Dear California Girl -
It made my day (week) seeing you yesterday, even if only for a short time. You look great and for the most part it seems like California is agreeing with you nicely. I'll bet if you were writing me this letter, you would say the same thing about me, right? Because we do look good, both of us, and we had our "so happy to see each other" faces on today, didn't we? And don't get me wrong - I AM happy, it just takes a visit with you to make me step back for a minute.
Because the other truth is this - I miss you terribly and I cried the whole way home from lunch, wanting to run in the doors of my home like a teenager, sobbing to Husband over the void in my life since you left. I know we were never connected at the hip, we didn't talk every single day, we didn't go out together with our husbands and we only went out a few times by ourselves that I can remember. In many ways, we are very different people.
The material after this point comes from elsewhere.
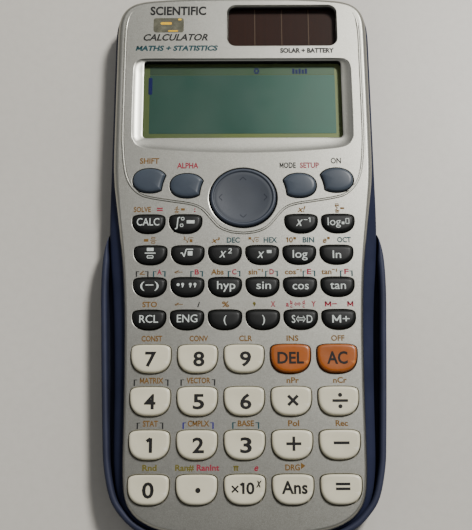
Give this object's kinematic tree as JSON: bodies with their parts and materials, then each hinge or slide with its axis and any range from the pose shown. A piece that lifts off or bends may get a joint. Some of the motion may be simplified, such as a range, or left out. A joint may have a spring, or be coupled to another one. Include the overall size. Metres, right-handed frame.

So why is the void so great and the pain so much with you gone?
You and I shared a connectedness over our daughters' friendship, over our parenting styles, over the values we try to instill in our children. I considered you my Calgon Girl - the one you call when you need a "take me away from it all" moment with your children, your life, with the (sometimes) pressures of being a grown up all the time. Because sometimes it's no fun.
And YOU, while understanding completely, could always find the humor in any situation and make me feel so happy it was YOU I called. Sadly, I haven't found that with anyone else yet since you left - as a matter of fact, I'm wondering if you can ever be replaced. I have other friends, sure, just not ones that fill this particular niche where you were so outstanding.
I remember one time when I was letting Youngest cry it out over a nap, I called you and said, in tears, "Can I just talk to you for a little bit until I see if she's going to stop?" And you dropped everything and stayed on the phone with me for 30 minutes, making me forget the wailing I was hearing upstairs. I was so embarassed about crying on the phone like that and you reassured me that the only reason I was crying was 1) sleep deprivation and 2) it was winter and the first sunny day we'd had in 6 weeks - all of that unexpected sunshine finally let our pent up emotions flow. Even though I wanted to cave and head up to get Youngest out of her crib you said, "NO! Don't you even THINK about ruining the good job you've done already - she's almost there because of YOU!"
I will never forget that conversation, ever. You, with wit and empathy, let me know so many things:
- It's ok to cry.
- I was making the right decision about a child.
- Fatigue does scary things to people, but it's alright because the first year doesn't last forever.
- I was going to make it.
So when you said yesterday that you thought about not calling people because you didn't want us to think we had to drop everything and come running, let me assure you - no matter how much I cry afterward over missing you, believe me, I will drop everything EVERY time.
And what I didn't tell you yesterday is that not only did I start a blog (gasp!), but as I write this and think about why I miss you so much, it's becoming clear to me that I started the blog because of you. Or because you're not here anymore - it's my way of chatting with cyber-land as if you and I were talking instead.
So you better start reading it! There's no time zone issues with a blog - it's open 24/7. :)
California Girl, thank you for being the kind of person who changes the lives of people you touch. And THANK YOU for lunch today - it came at the perfect time and means so much.